**Data lines:**
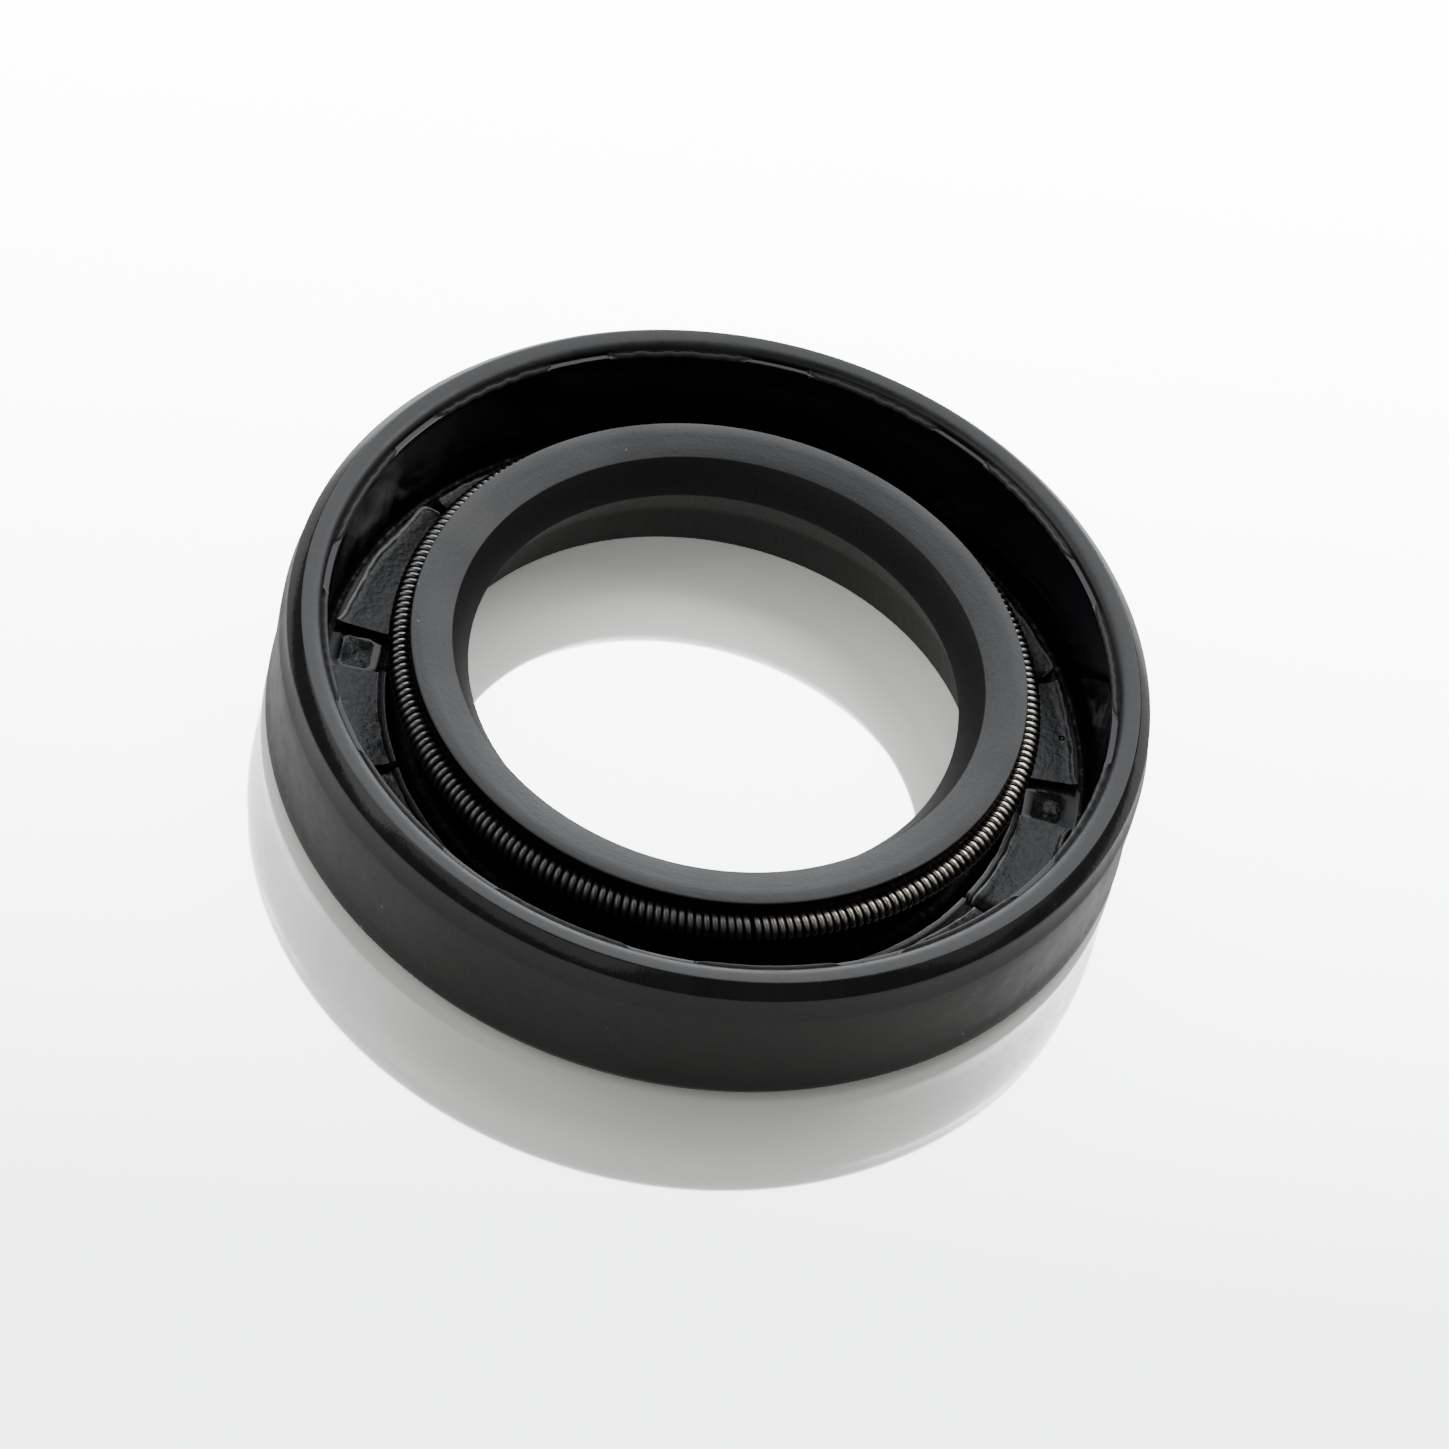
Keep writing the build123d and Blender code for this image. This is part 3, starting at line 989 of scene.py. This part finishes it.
# Light: one wide soft box behind and above the seal with a lower one under it, weaker ones to
# its left and right, a small one high on the right for the wire's glints, and a dim studio.
def add_softbox(name, azimuth, elevation, brightness, width, height, distance=1.2, colour=(1, 1, 1)):
    """A soft box at a direction in degrees; brightness is its radiance, width and height in degrees."""
    turn, rise = radians(azimuth), radians(elevation)
    towards = Vector((cos(rise) * cos(turn), cos(rise) * sin(turn), sin(rise)))
    lamp = bpy.data.lights.new(name, "AREA")
    lamp.shape = "RECTANGLE"
    lamp.size = 2 * distance * tan(radians(width / 2))
    lamp.size_y = 2 * distance * tan(radians(height / 2))
    lamp.energy = brightness * pi * lamp.size * lamp.size_y
    lamp.color = colour
    box = bpy.data.objects.new(name, lamp)
    facing = towards.to_track_quat("Z", "Y").to_matrix().to_4x4()
    box.matrix_world = Matrix.Translation(towards * distance) @ facing
    box.visible_camera = False
    bpy.context.scene.collection.objects.link(box)


add_softbox("back_box", 80, 36, 2.25, 66, 68, colour=(0.955, 0.98, 1.02))
add_softbox("high_right_box", 30, 57, 2.3, 26, 22)
add_softbox("low_back_box", 84, 15, 2.3, 48, 28, distance=1.3, colour=(0.97, 0.99, 1.01))
add_softbox("left_box", 170, 42, 1.3, 40, 44)
add_softbox("front_left_box", 225, 45, 0.6, 50, 30)
add_softbox("right_box", 2, 40, 0.35, 60, 44)
world = bpy.data.worlds.new("studio")
world.use_nodes = True
studio_glow = world.node_tree.nodes["Background"]
studio_glow.inputs["Color"].default_value = (0.9, 0.95, 1.0, 1)
studio_glow.inputs["Strength"].default_value = 0.095
bpy.context.scene.world = world


# Camera: a long lens that looks down at the seal from the front, 49 degrees above its plane, and
# leans a little to the right.
camera_aim = Vector((0.05, -4.82, 8.0)) * mm
camera_distance = 438.5 * mm
camera_elevation = radians(49.02)
camera_azimuth = radians(-101.07)
camera_roll = radians(14.53)
camera_data = bpy.data.cameras.new("camera")
camera_data.sensor_width = 36.0
camera_data.lens = 230.0
camera_data.clip_start = 0.01
camera_data.clip_end = 10.0
camera = bpy.data.objects.new("camera", camera_data)
towards_camera = Vector(
    (
        cos(camera_elevation) * cos(camera_azimuth),
        cos(camera_elevation) * sin(camera_azimuth),
        sin(camera_elevation),
    )
)
camera.matrix_world = (
    Matrix.Translation(camera_aim + towards_camera * camera_distance)
    @ towards_camera.to_track_quat("Z", "Y").to_matrix().to_4x4()
    @ Matrix.Rotation(camera_roll, 4, "Z")
)
bpy.context.scene.collection.objects.link(camera)
bpy.context.scene.camera = camera
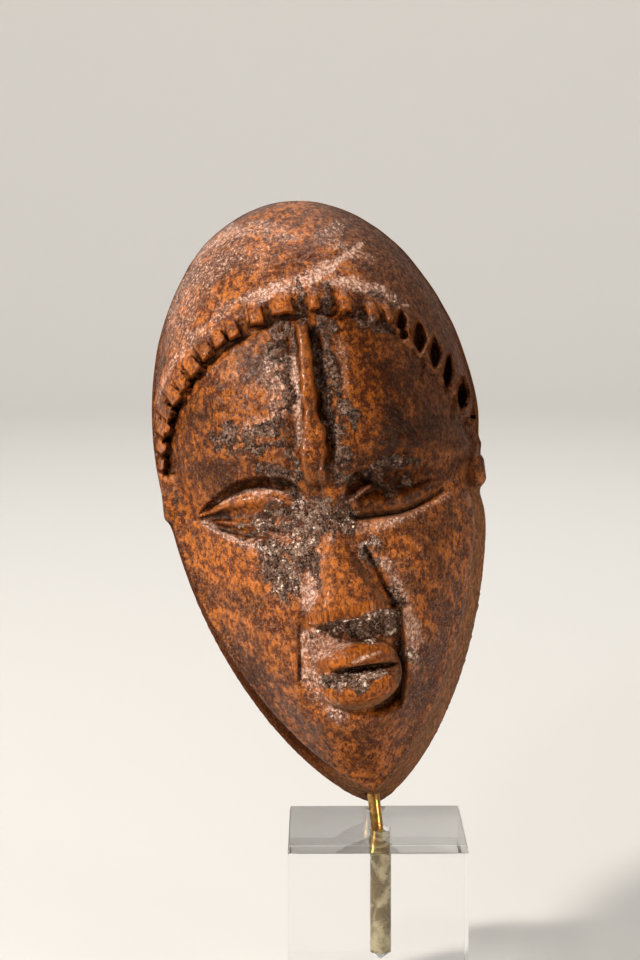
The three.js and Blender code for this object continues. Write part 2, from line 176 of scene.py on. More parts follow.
# The nose: the flat front facet's corners, the wings, the cut-off lower end, and the low bridge above
NOSE_RIDGE = [
    (0.1, -10.3, 24.3), (0.8, -10.3, 24.3), (-3, -20.6, 28.8), (5.4, -20.2, 27.8), (-1.8, -9.6, 19.5),
    (2.6, -9.6, 19.5), (-5.6, -22.2, 19.5), (7.4, -21.8, 19.5), (-3.4, -24.4, 28.1), (5.6, -24, 27.2),
]
NOSE_WINGS = [
    (-3, -20.8, 28), (5.2, -20.4, 27.2), (-5.8, -21.5, 25.6), (7.2, -21, 25), (-6.1, -24.6, 25),
    (-3.2, -24.7, 27.6), (5.6, -24.3, 26.8), (7.4, -23.9, 24.4), (-6.2, -23.8, 19.5), (7.4, -23.4, 19.5),
    (-3.8, -16.4, 20), (5.4, -16.4, 20),
]
NOSE_FROM = -12
BRIDGE = ((0.2, -3, 19.8), (0.3, -10.5, 20.8), 2.6)

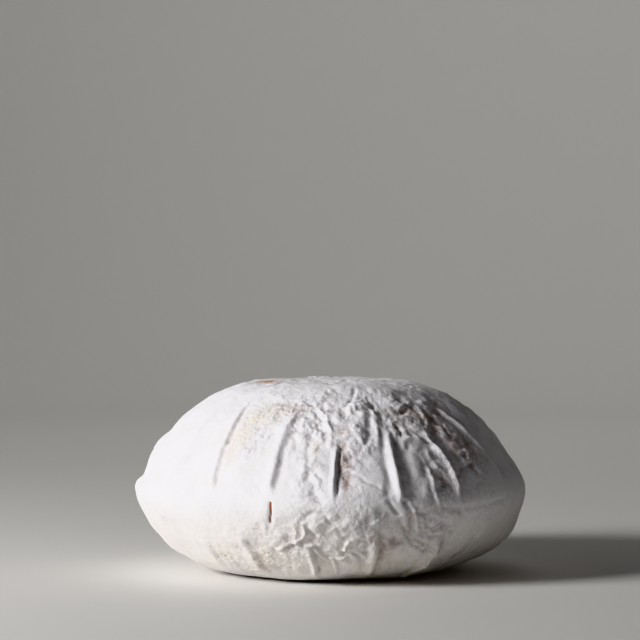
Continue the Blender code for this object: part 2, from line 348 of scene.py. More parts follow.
# %% Add lumps and dents
LUMP_SIZE = 30.0 * MM
LUMP_HEIGHT = 1.1 * MM
DIMPLE_SIZE = 12.0 * MM
DIMPLE_HEIGHT = 0.5 * MM
Lump = namedtuple("Lump", "height azimuth rise wide tall")
LUMPS = [
    Lump(20, 85.0, 3.4, 32.0, 12.0),
    Lump(70, -88.0, -1.3, 16.0, 5.0),
    Lump(82, 12.0, 1.4, 5.0, 7.0),
    Lump(72, 9.5, 0.8, 5.0, 7.0),
    Lump(89, -5.5, 0.9, 7.0, 5.0),
    Lump(91, 7.0, 1.1, 6.0, 5.0),
    Lump(89, 26.0, 0.8, 8.0, 4.0),
    Lump(81, 31.0, -0.9, 1.8, 2.0),
    Lump(71, 29.3, -0.8, 1.8, 2.0),
    Lump(74, 40.3, -1.1, 3.5, 4.5),
    Lump(67, 41.5, -0.7, 2.0, 3.0),
    Lump(58, 25.5, 1.1, 3.6, 11.0),
    Lump(51, 33.5, -1.0, 3.6, 5.0),
    Lump(60, 10.0, -0.6, 2.4, 1.5),
    Lump(54, 16.6, -0.9, 1.9, 9.0),
    Lump(46, 15.4, -0.8, 1.6, 3.0),
    Lump(13, 8.0, 1.2, 6.0, 7.0),
    Lump(19, 20.8, 1.0, 4.5, 5.0),
    Lump(31, -3.9, 1.1, 3.4, 4.0),
    Lump(24, -5.6, -1.4, 2.0, 3.4),
    Lump(21, 3.3, -0.9, 1.6, 3.4),
    Lump(37, 13.3, -0.8, 2.0, 2.2),
]


def spot(height_mm, angle, wide_mm, tall_mm):
    """1 at a place on the skin and falling to nothing over its width and its length."""
    beside = np.radians(turn_between(azimuth, angle)) * radius / (wide_mm * MM)
    along = (way - np.interp(height_mm * MM, WORN_HEIGHT, WAY)) / (tall_mm * MM)
    return bell(np.hypot(beside, along), 1.0)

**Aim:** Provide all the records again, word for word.

**Final result:**
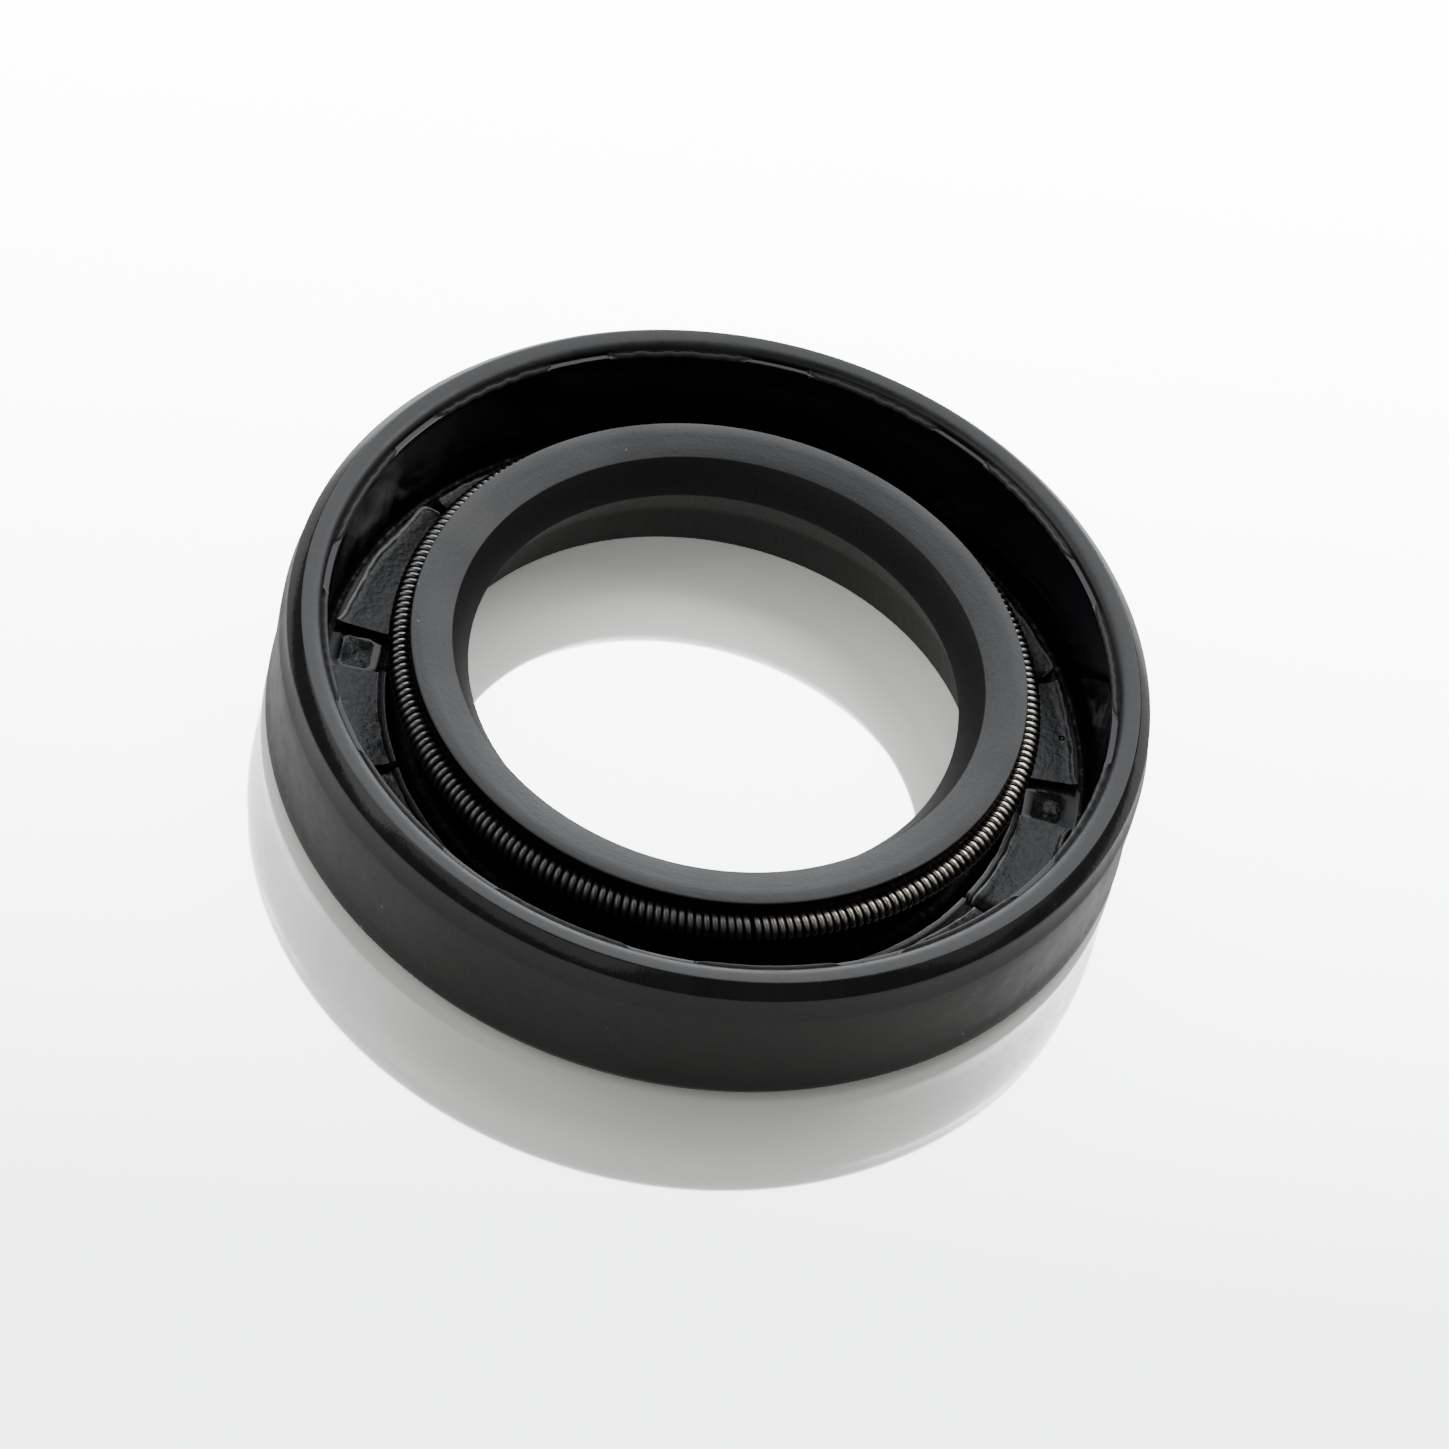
Keep writing the build123d and Blender code for this image. This is part 3, starting at line 989 of scene.py. This part finishes it.
# Light: one wide soft box behind and above the seal with a lower one under it, weaker ones to
# its left and right, a small one high on the right for the wire's glints, and a dim studio.
def add_softbox(name, azimuth, elevation, brightness, width, height, distance=1.2, colour=(1, 1, 1)):
    """A soft box at a direction in degrees; brightness is its radiance, width and height in degrees."""
    turn, rise = radians(azimuth), radians(elevation)
    towards = Vector((cos(rise) * cos(turn), cos(rise) * sin(turn), sin(rise)))
    lamp = bpy.data.lights.new(name, "AREA")
    lamp.shape = "RECTANGLE"
    lamp.size = 2 * distance * tan(radians(width / 2))
    lamp.size_y = 2 * distance * tan(radians(height / 2))
    lamp.energy = brightness * pi * lamp.size * lamp.size_y
    lamp.color = colour
    box = bpy.data.objects.new(name, lamp)
    facing = towards.to_track_quat("Z", "Y").to_matrix().to_4x4()
    box.matrix_world = Matrix.Translation(towards * distance) @ facing
    box.visible_camera = False
    bpy.context.scene.collection.objects.link(box)


add_softbox("back_box", 80, 36, 2.25, 66, 68, colour=(0.955, 0.98, 1.02))
add_softbox("high_right_box", 30, 57, 2.3, 26, 22)
add_softbox("low_back_box", 84, 15, 2.3, 48, 28, distance=1.3, colour=(0.97, 0.99, 1.01))
add_softbox("left_box", 170, 42, 1.3, 40, 44)
add_softbox("front_left_box", 225, 45, 0.6, 50, 30)
add_softbox("right_box", 2, 40, 0.35, 60, 44)
world = bpy.data.worlds.new("studio")
world.use_nodes = True
studio_glow = world.node_tree.nodes["Background"]
studio_glow.inputs["Color"].default_value = (0.9, 0.95, 1.0, 1)
studio_glow.inputs["Strength"].default_value = 0.095
bpy.context.scene.world = world


# Camera: a long lens that looks down at the seal from the front, 49 degrees above its plane, and
# leans a little to the right.
camera_aim = Vector((0.05, -4.82, 8.0)) * mm
camera_distance = 438.5 * mm
camera_elevation = radians(49.02)
camera_azimuth = radians(-101.07)
camera_roll = radians(14.53)
camera_data = bpy.data.cameras.new("camera")
camera_data.sensor_width = 36.0
camera_data.lens = 230.0
camera_data.clip_start = 0.01
camera_data.clip_end = 10.0
camera = bpy.data.objects.new("camera", camera_data)
towards_camera = Vector(
    (
        cos(camera_elevation) * cos(camera_azimuth),
        cos(camera_elevation) * sin(camera_azimuth),
        sin(camera_elevation),
    )
)
camera.matrix_world = (
    Matrix.Translation(camera_aim + towards_camera * camera_distance)
    @ towards_camera.to_track_quat("Z", "Y").to_matrix().to_4x4()
    @ Matrix.Rotation(camera_roll, 4, "Z")
)
bpy.context.scene.collection.objects.link(camera)
bpy.context.scene.camera = camera
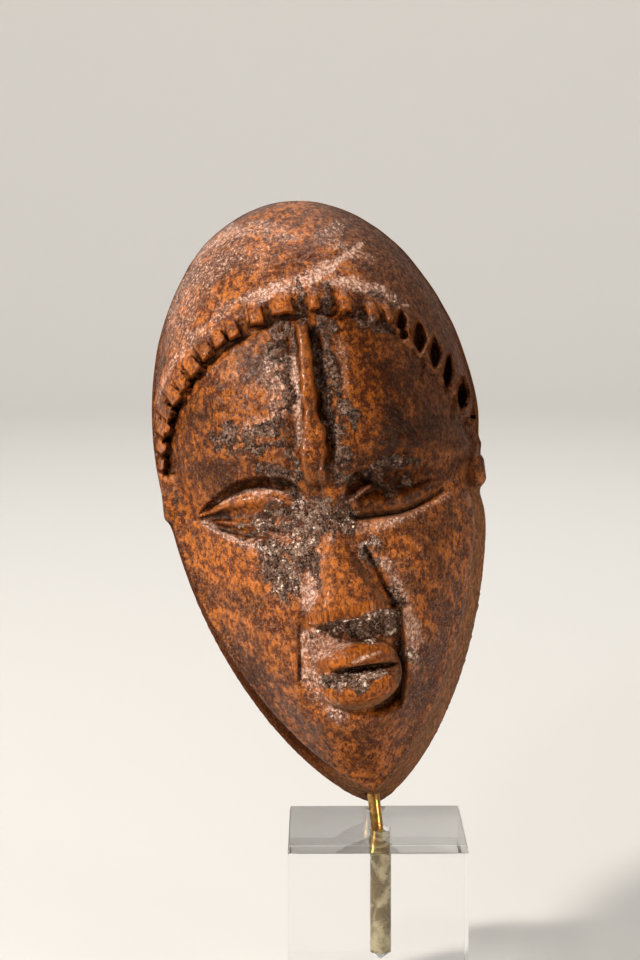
The three.js and Blender code for this object continues. Write part 2, from line 176 of scene.py on. More parts follow.
# The nose: the flat front facet's corners, the wings, the cut-off lower end, and the low bridge above
NOSE_RIDGE = [
    (0.1, -10.3, 24.3), (0.8, -10.3, 24.3), (-3, -20.6, 28.8), (5.4, -20.2, 27.8), (-1.8, -9.6, 19.5),
    (2.6, -9.6, 19.5), (-5.6, -22.2, 19.5), (7.4, -21.8, 19.5), (-3.4, -24.4, 28.1), (5.6, -24, 27.2),
]
NOSE_WINGS = [
    (-3, -20.8, 28), (5.2, -20.4, 27.2), (-5.8, -21.5, 25.6), (7.2, -21, 25), (-6.1, -24.6, 25),
    (-3.2, -24.7, 27.6), (5.6, -24.3, 26.8), (7.4, -23.9, 24.4), (-6.2, -23.8, 19.5), (7.4, -23.4, 19.5),
    (-3.8, -16.4, 20), (5.4, -16.4, 20),
]
NOSE_FROM = -12
BRIDGE = ((0.2, -3, 19.8), (0.3, -10.5, 20.8), 2.6)

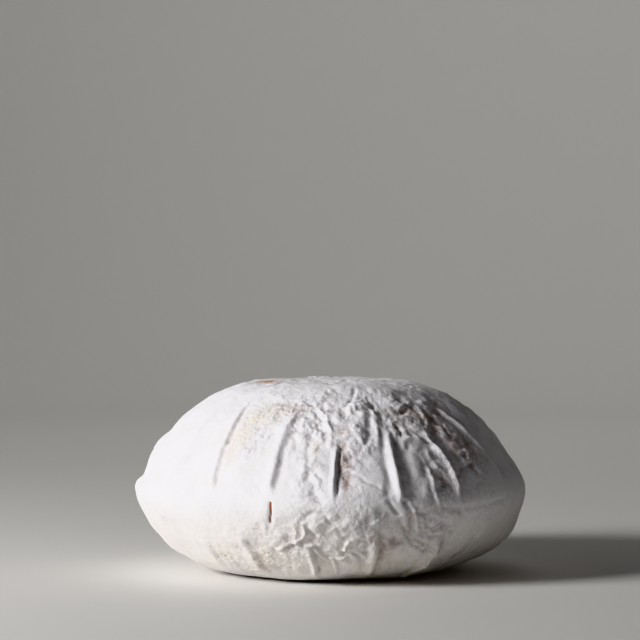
Continue the Blender code for this object: part 2, from line 348 of scene.py. More parts follow.
# %% Add lumps and dents
LUMP_SIZE = 30.0 * MM
LUMP_HEIGHT = 1.1 * MM
DIMPLE_SIZE = 12.0 * MM
DIMPLE_HEIGHT = 0.5 * MM
Lump = namedtuple("Lump", "height azimuth rise wide tall")
LUMPS = [
    Lump(20, 85.0, 3.4, 32.0, 12.0),
    Lump(70, -88.0, -1.3, 16.0, 5.0),
    Lump(82, 12.0, 1.4, 5.0, 7.0),
    Lump(72, 9.5, 0.8, 5.0, 7.0),
    Lump(89, -5.5, 0.9, 7.0, 5.0),
    Lump(91, 7.0, 1.1, 6.0, 5.0),
    Lump(89, 26.0, 0.8, 8.0, 4.0),
    Lump(81, 31.0, -0.9, 1.8, 2.0),
    Lump(71, 29.3, -0.8, 1.8, 2.0),
    Lump(74, 40.3, -1.1, 3.5, 4.5),
    Lump(67, 41.5, -0.7, 2.0, 3.0),
    Lump(58, 25.5, 1.1, 3.6, 11.0),
    Lump(51, 33.5, -1.0, 3.6, 5.0),
    Lump(60, 10.0, -0.6, 2.4, 1.5),
    Lump(54, 16.6, -0.9, 1.9, 9.0),
    Lump(46, 15.4, -0.8, 1.6, 3.0),
    Lump(13, 8.0, 1.2, 6.0, 7.0),
    Lump(19, 20.8, 1.0, 4.5, 5.0),
    Lump(31, -3.9, 1.1, 3.4, 4.0),
    Lump(24, -5.6, -1.4, 2.0, 3.4),
    Lump(21, 3.3, -0.9, 1.6, 3.4),
    Lump(37, 13.3, -0.8, 2.0, 2.2),
]


def spot(height_mm, angle, wide_mm, tall_mm):
    """1 at a place on the skin and falling to nothing over its width and its length."""
    beside = np.radians(turn_between(azimuth, angle)) * radius / (wide_mm * MM)
    along = (way - np.interp(height_mm * MM, WORN_HEIGHT, WAY)) / (tall_mm * MM)
    return bell(np.hypot(beside, along), 1.0)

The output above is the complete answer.